- **Instruction**: Look for the word "behaviour" in the entries below, then copy every line that has it.

■ ■ ■

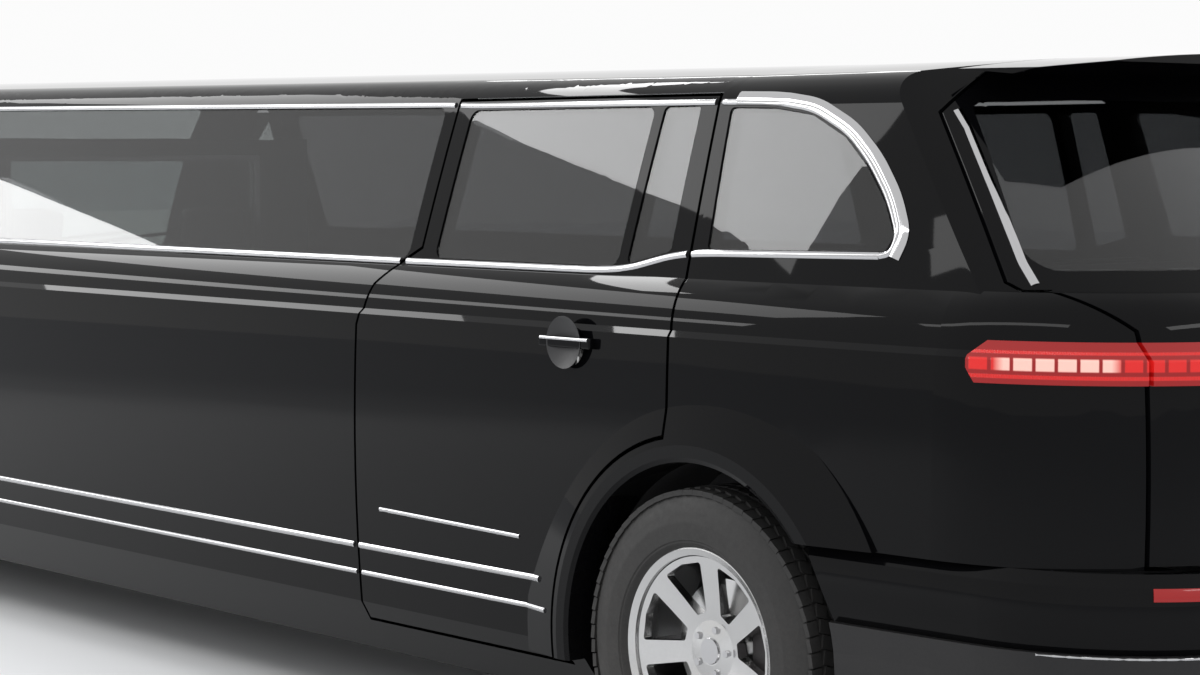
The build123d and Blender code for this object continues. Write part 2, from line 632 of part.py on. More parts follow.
rear_wheel_house = wheel_house(rear_axle_x, 640) - block(rear_axle_x - 36, rear_axle_x + 36, 600, 700, 300, 412)
front_wheel_house = (wheel_house(front_axle_x, 505) - block(front_axle_x - 40, front_axle_x + 40, 500, 512, 300, 600)
                     - Pos(front_axle_x, 600, 725) * Cylinder(45.3, 400))
floor_pan = floor_pan - both_sides(tube_y(rear_axle_x, wheel_z, 444, 639, 900))
rails_clear = both_sides(tube_y(front_axle_x, wheel_z, 444, 504, 900))
floor_pan = floor_pan - rails_clear
wheel_houses = both_sides(rear_wheel_house + front_wheel_house)

# Wheels, drawn at the rear left place and moved
wheel_y = wheel_outer_y - tyre_width / 2


def tyre_solid():
    h = tyre_width / 2
    outline = make_face(Wire([
        Line((229.2, -97.2), (243.6, -103.2)), Line((243.6, -103.2), (243.6, -110)),
        Line((243.6, -110), (250, -h + 4)), ThreePointArc((250, -h + 4), (300, -h), (345, -h + 10)),
        Line((345, -h + 10), (372, -h + 34)), ThreePointArc((372, -h + 34), (tyre_radius, 0), (372, h - 34)),
        Line((372, h - 34), (345, h - 10)), ThreePointArc((345, h - 10), (300, h), (250, h - 4)),
        Line((250, h - 4), (243.6, 110)), Line((243.6, 110), (243.6, 103.2)),
        Line((243.6, 103.2), (229.2, 97.2)), Line((229.2, 97.2), (229.2, -97.2))]))
    return revolve(Plane(origin=(0, 0, 0), x_dir=(1, 0, 0), z_dir=(0, 0, 1)) * outline,
                   axis=Axis((0, 0, 0), (0, 1, 0)), revolution_arc=360)


def ring_y(outer, inner, y0, y1):
    return tube_y(0, 0, outer, y0, y1) - tube_y(0, 0, inner, y0 - 1, y1 + 1)


def rim_solid():
    barrel = make_face(Polyline((228.6, -98), (243, -104), (243, -109), (226, -109), (219, -98), (214, -60),
                                (214, 60), (222, 100), (238, 108), (243, 106), (243, 104), (228.6, 98), close=True))
    rim = revolve(Plane(origin=(0, 0, 0), x_dir=(1, 0, 0), z_dir=(0, 0, 1)) * barrel,
                  axis=Axis((0, 0, 0), (0, 1, 0)), revolution_arc=360)
    disc = make_face(Polyline((0, 64), (34, 66), (70, 60), (140, 74), (219, 92), (219, 70), (140, 50), (76, 30),
                              (76, -14), (hub_bore_radius, -14), (hub_bore_radius, 50), (0, 50), close=True))
    face = revolve(Plane(origin=(0, 0, 0), x_dir=(1, 0, 0), z_dir=(0, 0, 1)) * disc,
                   axis=Axis((0, 0, 0), (0, 1, 0)), revolution_arc=360)
    for i in range(spoke_count):
        hole = make_face(Polyline((-16, 88), (16, 88), (62, 196), (0, 206), (-62, 196), close=True))
        hole = fillet(hole.vertices(), 7)
        angle = 20.7 + 360 / spoke_count * i
        cutter = extrude(Plane(origin=(0, 20, 0), x_dir=(1, 0, 0), z_dir=(0, -1, 0)) * hole, amount=90,
                         dir=(0, 1, 0))
        face = face - Rot(0, angle, 0) * cutter
    disc_brake = ring_y(160, 60, -14, 12)
    return rim + face + disc_brake


def wheel_at(shape, x, side):
    placed = Pos(x, wheel_y, wheel_z) * shape
    return placed if side > 0 else mirror(placed, about=Plane.XZ)


tyre, rim = tyre_solid(), rim_solid()
spindle = tube_y(0, 0, hub_bore_radius - axle_fit, -66, 49)

def caliper(link_x):
    """Jaws over the brake disc, behind the wheel centre, and the lug that carries them."""
    jaws = fillet(block(-188, -98, -44, 26, -60, 60).edges().filter_by(Axis.Y), 14)
    return jaws - block(-165.5, -90, -19, 17, -70, 70) + block(-112, link_x, -72, -44, -28, 28)


# Rear axle: beam, differential, uprights, springs
rear_axle = both_sides(Pos(rear_axle_x, wheel_y, wheel_z) * (spindle + tube_y(0, 0, 80, -84, -66) + caliper(-60)))
rear_axle = rear_axle + tube_y(rear_axle_x, wheel_z, 34, -760, 760)
rear_axle = rear_axle + Pos(rear_axle_x, 0, wheel_z) * Sphere(105)
rear_axle = rear_axle + both_sides(Pos(rear_axle_x, 560, (wheel_z + 585) / 2) * Cylinder(48, 585 - wheel_z))
rear_axle = rear_axle + both_sides(block(rear_axle_x, -2345, 500, 540, 350, 400))

# Front suspension: cross member, lower arms, strut towers; knuckles turn on kingpins
pin_low, pin_high = 200.0, 560.0
fx = front_axle_x
front_susp = both_sides(block(fx - 28, fx + 28, 380, 788, 205, 232) + block(fx - 28, fx + 28, 590, 788, 534, 560)
                        + Pos(fx, 600, 725) * Cylinder(45, 382)
                        - Pos(fx, kingpin_y, 400) * Cylinder(kingpin_radius + axle_fit, 500))
front_susp = front_susp + block(fx - 90, fx + 90, -480, 480, 205, 260) - both_sides(
    block(fx - 95, fx + 95, 399.7, 470.3, 170, 255.3))
knuckle = Pos(fx, wheel_y, wheel_z) * (spindle + caliper(-40)) + block(fx - 45, fx + 45, kingpin_y - 26, kingpin_y + 12, 250, 515)
knuckle = knuckle + Pos(fx, kingpin_y, 381) * Cylinder(kingpin_radius, 360)

# Engine, exhaust, tank
engine = block(2900, 3560, -380, 380, 260.3, 880)
pipe_y, pipe_z, pipe_radius = 250.0, 224.7, 30.0
pipe_rear_x, pipe_front_x = -4060.0, 2400.0
silencer = block(-3840, -3330, pipe_y - 125, pipe_y + 125, pipe_z - 18, pipe_z + 130)
exhaust = Pos((pipe_rear_x + pipe_front_x) / 2, pipe_y, pipe_z) * Rot(0, 90, 0) * Cylinder(
    pipe_radius, pipe_front_x - pipe_rear_x)
exhaust = exhaust + fillet(silencer.edges().filter_by(Axis.X), 45) + block(
    -3620, -3560, pipe_y - 12, pipe_y + 12, pipe_z + 100, 584.7)
tank = block(-2300, -1500, -380, 180, 190, 254.7)

# Cabin
column_place = Pos(2010, 370, 960) * Rot(0, -65, 0)
steering_wheel = (column_place * Torus(180, 15) + column_place * Cylinder(45, 30) + column_place * Box(30, 350, 16)
                  + column_place * Pos(0, 0, -110) * Cylinder(24, 220))
dashboard = block(2150, 2485.7, -680, 680, 780, 1060) - column_place * Pos(0, 0, -110) * Cylinder(24.3, 220.6)


def chair(y):
    base = block(1460, 1940, y - 240, y + 240, 270, 420)
    cushion = fillet(block(1460, 1970, y - 250, y + 250, 420, 540).edges(), 30)
    back = Pos(1490, y, 540) * Rot(0, -14, 0) * Pos(-60, 0, 322.2) * Box(120, 480, 650)
    rest = Pos(1490, y, 540) * Rot(0, -14, 0) * Pos(-60, 0, 740) * Box(90, 270, 150)
    posts = Pos(1490, y, 540) * Rot(0, -14, 0) * Pos(-60, 0, 650) * Box(16, 120, 90)
    return base + cushion + fillet(back.edges(), 30) + fillet(rest.edges(), 25) + posts


front_seats = both_sides(chair(370))
partition = block(1150, 1180, -735, 735, 270, 1560)
partition = partition - block(1100, 1200, -500, 500, 1080, 1480)
lounge = fillet(block(-2900, -2310, -600, 600, 600.3, 760).edges(), 25)
lounge = lounge + fillet(block(-3060, -2900, -600, 600, 600.3, 1250).edges(), 25)
side_bench = fillet(block(-1350, 950, 330, 765, 270.3, 690).edges(), 25) + fillet(
    block(-1350, 950, 660, 790, 690, 1130).edges(), 25)
bar = block(-1300, 900, -765, -480, 270, 900)

for side in (1, -1):
    name = "left" if side > 0 else "right"

    def sided(shape):
        return shape if side > 0 else mirror(shape, about=Plane.XZ)

    write(f"body_side_{name}", sided(body_side))
    write(f"front_wing_{name}", sided(wing))
    write(f"front_door_{name}", sided(front_door))
    write(f"rear_door_{name}", sided(rear_door))
    write(f"front_door_glass_{name}", sided(left_glass[0]))
    write(f"rear_door_glass_{name}", sided(left_glass[1] + left_glass[2]))
    write(f"tyre_rear_{name}", wheel_at(tyre, rear_axle_x, side))
    write(f"rim_rear_{name}", wheel_at(rim, rear_axle_x, side))
    write(f"tyre_front_{name}", wheel_at(tyre, front_axle_x, side))
    write(f"rim_front_{name}", wheel_at(rim, front_axle_x, side))
    write(f"knuckle_{name}", sided(knuckle))

write("side_glasses", both_sides(left_glass[3]))
write("quarter_glasses", both_sides(left_glass[4]))
write("roof_panel", roof_panel)
write("cowl", cowl)
write("windscreen", windscreen)
write("nose_panel", both_sides(nose))
write("grille", both_sides(grille))
write("headlamps", both_sides(headlamp))
write("bonnet", bonnet)
write("front_bumper", front_bumper)
write("rear_bumper", rear_bumper)
write("rear_cladding", rear_cladding)
write("tail_lamps", both_sides(tail_lamp))
write("tailgate", tailgate)
write("tailgate_glass", gate_glass)
write("tailgate_lamp", gate_lamp)
write("floor_pan", floor_pan)
write("wheel_houses", wheel_houses)
write("rear_axle", rear_axle)
write("front_suspension", front_susp)
write("engine_block", engine)
write("exhaust", exhaust)
write("fuel_tank", tank)
write("dashboard", dashboard)
write("steering_wheel", steering_wheel)
write("front_seats", front_seats)
write("partition", partition)
write("rear_seat", lounge)
write("side_seat", side_bench)
write("bar_cabinet", bar)
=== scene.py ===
import bpy
import bmesh
import json
import math
from mathutils import Matrix, Vector
from mathutils.bvhtree import BVHTree

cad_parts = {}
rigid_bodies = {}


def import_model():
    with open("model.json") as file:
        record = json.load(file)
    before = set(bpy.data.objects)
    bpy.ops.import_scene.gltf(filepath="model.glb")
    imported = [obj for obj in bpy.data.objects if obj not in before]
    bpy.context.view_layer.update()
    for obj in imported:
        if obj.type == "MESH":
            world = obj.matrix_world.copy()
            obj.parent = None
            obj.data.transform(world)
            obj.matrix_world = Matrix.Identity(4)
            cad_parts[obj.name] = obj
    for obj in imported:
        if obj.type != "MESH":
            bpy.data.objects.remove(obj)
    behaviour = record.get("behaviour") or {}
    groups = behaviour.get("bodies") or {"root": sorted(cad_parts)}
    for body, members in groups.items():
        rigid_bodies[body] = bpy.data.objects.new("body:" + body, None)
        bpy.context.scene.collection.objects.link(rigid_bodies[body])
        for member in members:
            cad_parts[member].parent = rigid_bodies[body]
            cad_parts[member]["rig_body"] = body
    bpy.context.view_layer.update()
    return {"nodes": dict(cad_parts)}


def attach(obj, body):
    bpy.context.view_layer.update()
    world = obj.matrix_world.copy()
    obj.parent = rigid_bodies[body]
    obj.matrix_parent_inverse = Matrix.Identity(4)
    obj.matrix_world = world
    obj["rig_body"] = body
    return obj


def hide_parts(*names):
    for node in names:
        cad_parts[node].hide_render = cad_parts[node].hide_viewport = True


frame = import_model()
nodes = frame["nodes"]
scene = bpy.context.scene
print("frame loaded:", len(nodes), "nodes")


# an input given as another node's output is linked to it, and any other value is set
def fillInputs(tree, node, inputs):
    for key, value in inputs.items():
        if isinstance(value, bpy.types.NodeSocket):
            tree.links.new(value, node.inputs[key])
        else:
            node.inputs[key].default_value = value


def addNode(tree, kind, inputs=None, **settings):
    node = tree.nodes.new(kind)
    for name, value in settings.items():
        setattr(node, name, value)
    fillInputs(tree, node, inputs or {})
    return node


def calculate(tree, operation, *values, clamp=False):
    return addNode(tree, "ShaderNodeMath", dict(enumerate(values)), operation=operation, use_clamp=clamp).outputs[0]


def mixColours(tree, factor, first, second):
    return addNode(tree, "ShaderNodeMix", {"Factor": factor, 6: first, 7: second}, data_type="RGBA").outputs[2]


def objectPlace(tree):
    return addNode(tree, "ShaderNodeTexCoord").outputs["Object"]


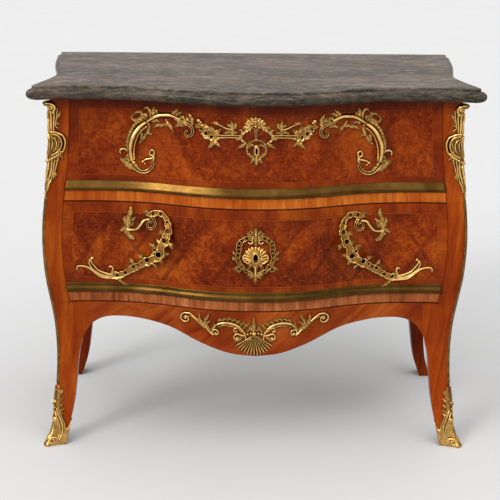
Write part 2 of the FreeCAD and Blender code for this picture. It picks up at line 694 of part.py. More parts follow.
def upper_pull():
    """Right-hand pull of the upper drawer: a C-scroll with a hooked foot."""
    centre = (UPPER_PULL_X, UPPER_PULL_Z)
    off = PULL_STAND_OFF
    bow = scroll(centre, [
        (-81, 32, 4, 5, 0), (-71, 43, 5, 5, 0), (-58, 62, 6, 5, 0), (-39, 65, 6, 6, 0),
        (-22, 68, 6, 6, 0.1 * off), (0, 62, 6, 7, 0.45 * off), (31, 42, 7, 8, off),
        (52, 11, 7, 8, off), (57, -27, 7, 8, 0.6 * off), (46, -59, 8, 7, 0.1 * off),
        (28, -66, 6, 6, 0), (12, -56, 4, 5, 0), (8, -40, 4, 5, 0), (16, -35, 3, 4, 0)], 2)
    hook = scroll(centre, [(29, -41, 3, 4, 0), (16, -35, 4, 5, 0), (4, -29, 4, 5, 0), (4, -18, 4, 5, 0),
                           (13, -18, 2, 4, 0)])
    shell = scroll(centre, [(50, -66, 6, 5, 0), (67, -58, 7, 5, 0), (80, -42, 5, 4, 0)])
    curl = scroll(centre, [(60, -28, 4, 5, 0.3 * off), (72, -18, 3, 5, 0), (83, -21, 2, 4, 0)])
    crest = scroll(centre, [(14, 54, 6, 5, 0.7 * off), (34, 60, 6, 5, 0.2 * off), (50, 62, 4, 4, 0),
                            (40, 73, 3, 4, 0), (24, 80, 2, 3, 0)])
    return joined([bow, hook, shell, curl, crest])


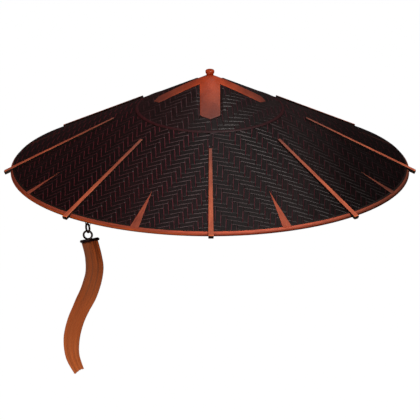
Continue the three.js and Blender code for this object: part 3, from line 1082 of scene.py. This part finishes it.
# Ribbon's sections below the bar, in millimetres and degrees: drop, side, back, turn, tilt and width
RIBBON_SECTIONS = [
    (0, 0, 0, 28, 0, 22),
    (18.3, 4.4, -2, 24, -2, 22),
    (37, 5.5, -5, 8, 3, 22),
    (61, -0.5, -5, 0, -24.6, 22),
    (82.6, -9.7, -2, -27, -15.6, 21.6),
    (102.8, -17.2, 2, -29, -7, 21.8),
    (125.1, -21.6, 5, -27, 6.8, 21.8),
    (146.9, -20.4, 4, -29, 20, 19.6),
    (164.6, -12.7, 0, -25, 16.5, 15),
]
RIBBON_TOP = -0.1274
CLOTH_HALF = 0.00026
HEM_HALF = 0.00042
HEM_SHARE = 0.075
PLEAT_DEPTH = 0.00042
RAGGED_FROM = 0.9


def ribbon_value(column, share):
    """Smooth value between the ribbon's sections."""
    last = len(RIBBON_SECTIONS) - 1
    place = share * last
    index = min(int(place), last - 1)
    part = place - index
    rows = [RIBBON_SECTIONS[min(max(index + offset, 0), last)][column] for offset in (-1, 0, 1, 2)]
    before, low, high, after = rows
    return 0.5 * (
        2 * low + (high - before) * part + (2 * before - 5 * low + 4 * high - after) * part ** 2
        + (3 * low - before - 3 * high + after) * part ** 3
    )


def ribbon_line(steps):
    """Middle points of the ribbon from top to end, and its whole width across at each."""
    middles, acrosses = [], []
    for step in range(steps + 1):
        drop, side, back, turn, tilt, width = (ribbon_value(column, step / steps) for column in range(6))
        turn, tilt = math.radians(turn), math.radians(tilt)
        middles.append(Vector((BAR_X + side / 1000, BAR_Y + back / 1000, RIBBON_TOP - drop / 1000)))
        across = Vector((math.cos(turn) * math.cos(tilt), math.sin(turn) * math.cos(tilt), math.sin(tilt)))
        acrosses.append(across * (width / 1000))
    return middles, acrosses


def pleat(fraction, share):
    """How far the ribbon's middle face stands forward in its pleats, which are shallow at the bar."""
    folds = math.sin(2 * math.pi * (3.1 * fraction + 0.35 * math.sin(2.6 * share + 0.4)))
    folds += 0.5 * math.sin(2 * math.pi * (6.3 * fraction - 0.5 * share) + 1.1)
    return PLEAT_DEPTH * (1 - 0.6 * share) * folds * min(1, 4 * share + 0.2)


def ragged(fraction, share):
    """How far the ribbon reaches further down near its slanted, torn end."""
    if share <= RAGGED_FROM:
        return 0.0
    slant = 0.0022 * math.cos(math.pi * min(1.0, fraction * 1.15 + 0.02))
    torn = 0.0012 * noise.noise(Vector((fraction * 5.0, 3.0, 0)))
    threads = 0.0007 * noise.noise(Vector((fraction * 17.0, 9.0, 0)))
    return (share - RAGGED_FROM) / (1 - RAGGED_FROM) * (slant + torn + threads)


def add_ribbon():
    """Cloth ribbon with soft lengthwise pleats, hemmed sides and a ragged end."""
    along_steps, across_steps = 150, 56
    rows, columns = along_steps + 1, across_steps + 1
    middles, acrosses = ribbon_line(along_steps)
    lengths = [0.0]
    for before, after in zip(middles, middles[1:]):
        lengths.append(lengths[-1] + (after - before).length)
    vertices, uvs = [], []
    for face_side in (-1, 1):
        for step in range(rows):
            share = step / along_steps
            down = (middles[min(step + 1, along_steps)] - middles[max(step - 1, 0)]).normalized()
            front = down.cross(acrosses[step]).normalized()
            for place in range(columns):
                fraction = place / across_steps
                hemmed = min(fraction, 1 - fraction) < HEM_SHARE
                forward = pleat(fraction, share) + face_side * (HEM_HALF if hemmed else CLOTH_HALF)
                point = middles[step] + acrosses[step] * (fraction - 0.5)
                vertices.append(point + front * forward + down * ragged(fraction, share))
                uvs.append((fraction, lengths[step]))
    sheet = rows * columns
    faces = sheet_faces(0, rows, columns)
    faces += sheet_faces(sheet, rows, columns, flipped=True)
    rim = list(range(columns))
    rim += [step * columns + across_steps for step in range(1, rows)]
    rim += [along_steps * columns + place for place in range(across_steps - 1, -1, -1)]
    rim += [step * columns for step in range(along_steps - 1, 0, -1)]
    for here, after in zip(rim, rim[1:] + rim[:1]):
        faces.append((here, after, sheet + after, sheet + here))
    ribbon = add_piece("hung_ribbon", (vertices, faces, uvs), [CLOTH], "ribbon", smooth=True)


add_weave()
add_seam()
add_hoop()
add_ribs()
add_strap()
add_knob()
add_chain()
add_ribbon()


# Floor, world and lights. A light is its name, place, size, power in watts and tint.
FLOOR_Z = -1.5
FLOOR_REACH = 12
WORLD_COLOUR = (1, 0.62, 0.62, 1)
WORLD_STRENGTH = 0.06
LIGHTS = [
    ("key", (0.7, -1.05, 1.8), 0.7, 40, (1.0, 0.97, 0.94)),
    ("side", (-1.75, -1.2, 0.05), 0.7, 9, (1.0, 0.55, 0.36)),
    ("top", (0.2, 0.5, 1.8), 0.8, 2, (1.0, 1.0, 1.0)),
    ("low", (-0.9, -1.5, -0.95), 0.6, 14, (1.0, 0.8, 0.6)),
]
LIGHT_TARGET = Vector((0, 0, -0.05))


def add_floor():
    """Pale floor far below the hat, which neither lights the hat nor shows in its gloss."""
    corners = [(x * FLOOR_REACH, y * FLOOR_REACH, FLOOR_Z) for x, y in ((-1, -1), (1, -1), (1, 1), (-1, 1))]
    mesh = bpy.data.meshes.new("floor")
    mesh.from_pydata(corners, [], [(0, 1, 2, 3)])
    nodes = Nodes("pale_floor", 0.9, specular=0.0)
    nodes.shader.inputs["Base Color"].default_value = (0.02, 0.02, 0.02, 1)
    nodes.shader.inputs["Emission Color"].default_value = (1, 1, 1, 1)
    nodes.shader.inputs["Emission Strength"].default_value = 1.0
    mesh.materials.append(nodes.material)
    floor = bpy.data.objects.new("floor", mesh)
    bpy.context.scene.collection.objects.link(floor)
    floor.visible_diffuse = False
    floor.visible_glossy = False


def add_lights():
    """Dim reddish world and four soft lights."""
    world = bpy.data.worlds.new("world")
    world.use_nodes = True
    background = world.node_tree.nodes["Background"]
    background.inputs["Color"].default_value = WORLD_COLOUR
    background.inputs["Strength"].default_value = WORLD_STRENGTH
    bpy.context.scene.world = world
    for name, place, size, power, tint in LIGHTS:
        data = bpy.data.lights.new(name, "AREA")
        data.shape = "DISK"
        data.size = size
        data.energy = power
        data.color = tint
        light = bpy.data.objects.new(name, data)
        light.location = place
        light.rotation_euler = (LIGHT_TARGET - Vector(place)).to_track_quat("-Z", "Y").to_euler()
        bpy.context.scene.collection.objects.link(light)


add_floor()
add_lights()
bpy.context.scene.view_settings.view_transform = "Standard"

■ ■ ■

- **Task response**:
    behaviour = record.get("behaviour") or {}
    groups = behaviour.get("bodies") or {"root": sorted(cad_parts)}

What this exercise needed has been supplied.